Echoing Georgieva’s calls at COP27, Tayler acknowledges that without collaboration there is no hope of reform.
“It makes no sense for any single country or actor to win a race towards its own net zero ambition while others lag far behind – or even head in the opposite direction. The G20 member states and interested G77 members should begin work towards convening a summit to collectively harness the international financial architecture to promote a global net zero target, inviting institutions within the architecture to develop roadmaps and proposals for reform.”
He adds: “This work should start now, with a view to proposals being adopted at such a summit: the ultimate aim is to make the global economic system operate in the interests of the global public good by supporting action to address the biggest challenge faced by humanity.”
- Create a roadmap or transition plan to place the supervision of the just transition to net zero on or before 2050 on a science-based pathway at the centre of its purpose and work programmes.

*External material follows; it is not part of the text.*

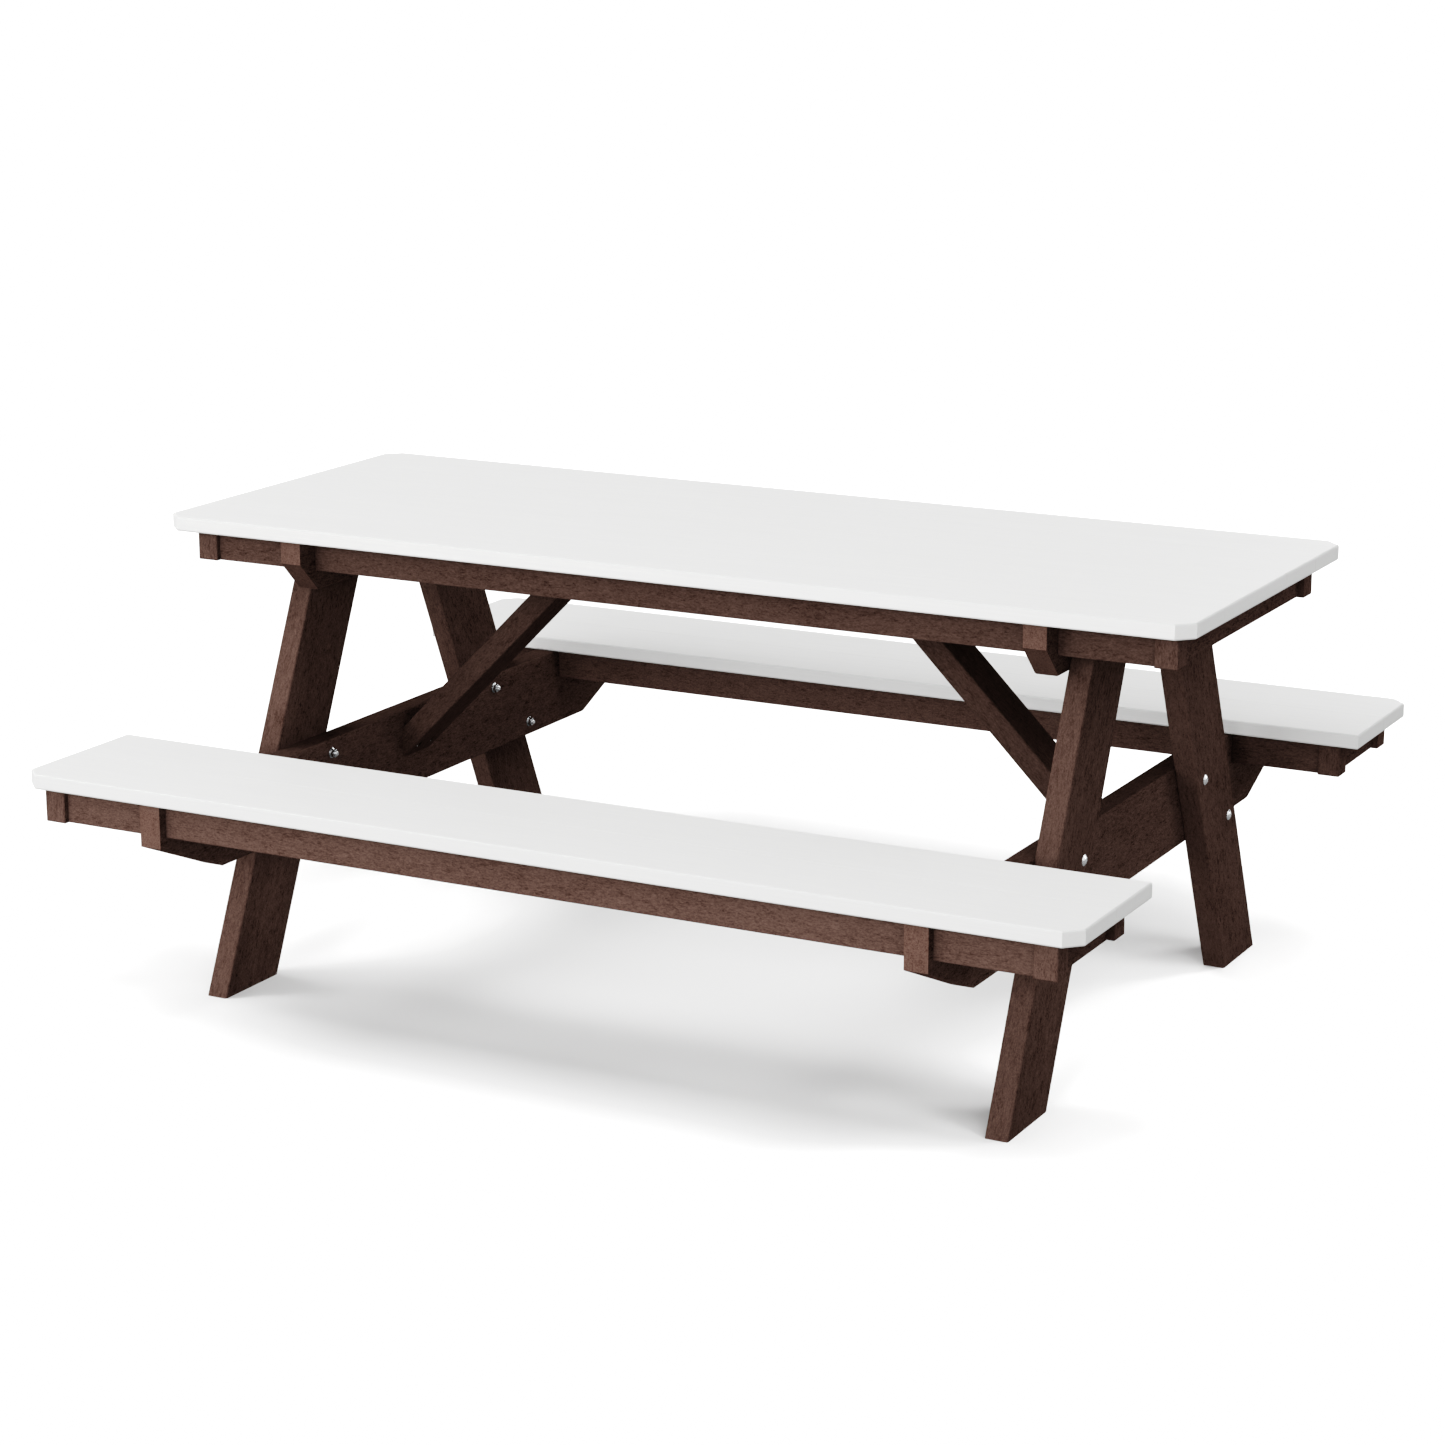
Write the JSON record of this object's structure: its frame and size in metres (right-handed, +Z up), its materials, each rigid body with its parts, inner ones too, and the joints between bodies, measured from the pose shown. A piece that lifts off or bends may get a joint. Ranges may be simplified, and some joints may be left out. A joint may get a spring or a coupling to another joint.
{
  "type": "picnic table",
  "caption": "Rectangular picnic table with white boards on a dark brown A-leg frame, with a fixed bench along each long side, rimmed undersides and diagonal braces.",
  "frame": {"origin": "on the floor plane, under the middle of the table top", "axes": "+X along the boards (the table's length), +Y from the front bench to the back bench, +Z up"},
  "size_m": [1.829, 1.5004, 0.764],
  "materials": {
    "white_lumber": "white plastic lumber, faintly grained, satin",
    "brown_lumber": "dark brown plastic lumber, mottled lengthwise grain, low sheen",
    "steel_hardware": "zinc-plated steel"
  },
  "bodies": {
    "root": {"back_bench_board_inner": "white_lumber", "back_bench_board_outer": "white_lumber", "back_bench_end_rail_left": "brown_lumber", "back_bench_end_rail_right": "brown_lumber", "back_bench_inner_block_left": "brown_lumber", "back_bench_inner_block_right": "brown_lumber", "back_bench_inner_rail_left": "brown_lumber", "back_bench_inner_rail_middle": "brown_lumber", "back_bench_inner_rail_right": "brown_lumber", "back_bench_outer_block_left": "brown_lumber", "back_bench_outer_block_right": "brown_lumber", "back_bench_outer_rail_left": "brown_lumber", "back_bench_outer_rail_middle": "brown_lumber", "back_bench_outer_rail_right": "brown_lumber", "brace_left": "brown_lumber", "brace_right": "brown_lumber", "carriage_bolts": "steel_hardware", "deck_screws": "steel_hardware", "flange_nuts": "steel_hardware", "front_bench_board_inner": "white_lumber", "front_bench_board_outer": "white_lumber", "front_bench_end_rail_left": "brown_lumber", "front_bench_end_rail_right": "brown_lumber", "front_bench_inner_block_left": "brown_lumber", "front_bench_inner_block_right": "brown_lumber", "front_bench_inner_rail_left": "brown_lumber", "front_bench_inner_rail_middle": "brown_lumber", "front_bench_inner_rail_right": "brown_lumber", "front_bench_outer_block_left": "brown_lumber", "front_bench_outer_block_right": "brown_lumber", "front_bench_outer_rail_left": "brown_lumber", "front_bench_outer_rail_middle": "brown_lumber", "front_bench_outer_rail_right": "brown_lumber", "leg_back_left": "brown_lumber", "leg_back_right": "brown_lumber", "leg_front_left": "brown_lumber", "leg_front_right": "brown_lumber", "seat_beam_left": "brown_lumber", "seat_beam_right": "brown_lumber", "top_back_rail_left": "brown_lumber", "top_back_rail_middle": "brown_lumber", "top_back_rail_right": "brown_lumber", "top_board_back": "white_lumber", "top_board_back_inner": "white_lumber", "top_board_front": "white_lumber", "top_board_front_inner": "white_lumber", "top_board_middle": "white_lumber", "top_corner_block_back_left": "brown_lumber", "top_corner_block_back_right": "brown_lumber", "top_corner_block_front_left": "brown_lumber", "top_corner_block_front_right": "brown_lumber", "top_cross_batten_left": "brown_lumber", "top_cross_batten_right": "brown_lumber", "top_cross_beam_left": "brown_lumber", "top_cross_beam_right": "brown_lumber", "top_end_rail_left": "brown_lumber", "top_end_rail_right": "brown_lumber", "top_front_rail_left": "brown_lumber", "top_front_rail_middle": "brown_lumber", "top_front_rail_right": "brown_lumber"}
  },
  "joints": []
}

- Review its mandate and constitution and request relevant stakeholders suggest any changes necessary to support the reorienting of the institution towards putting climate at its heart.
- Report annually on the progress of the institution and those it supervises, regulates, coordinates and oversees, towards delivery of the net-zero ambition.
- Collaborate with the other elements of the architecture to create and collectively steward a global net-zero transition plan for finance, reporting annually on global progress and making recommendations to governments for the policy action needed to deliver the enabling environment for the successful transition of the global finance system.
- Convene a summit to agree and implement necessary reforms, celebrating 80 years since the original Bretton Woods Conference and plotting a pathway for the global financial system to be harnessed to tackle the pre-eminent challenge of the next 80 years – the climate emergency.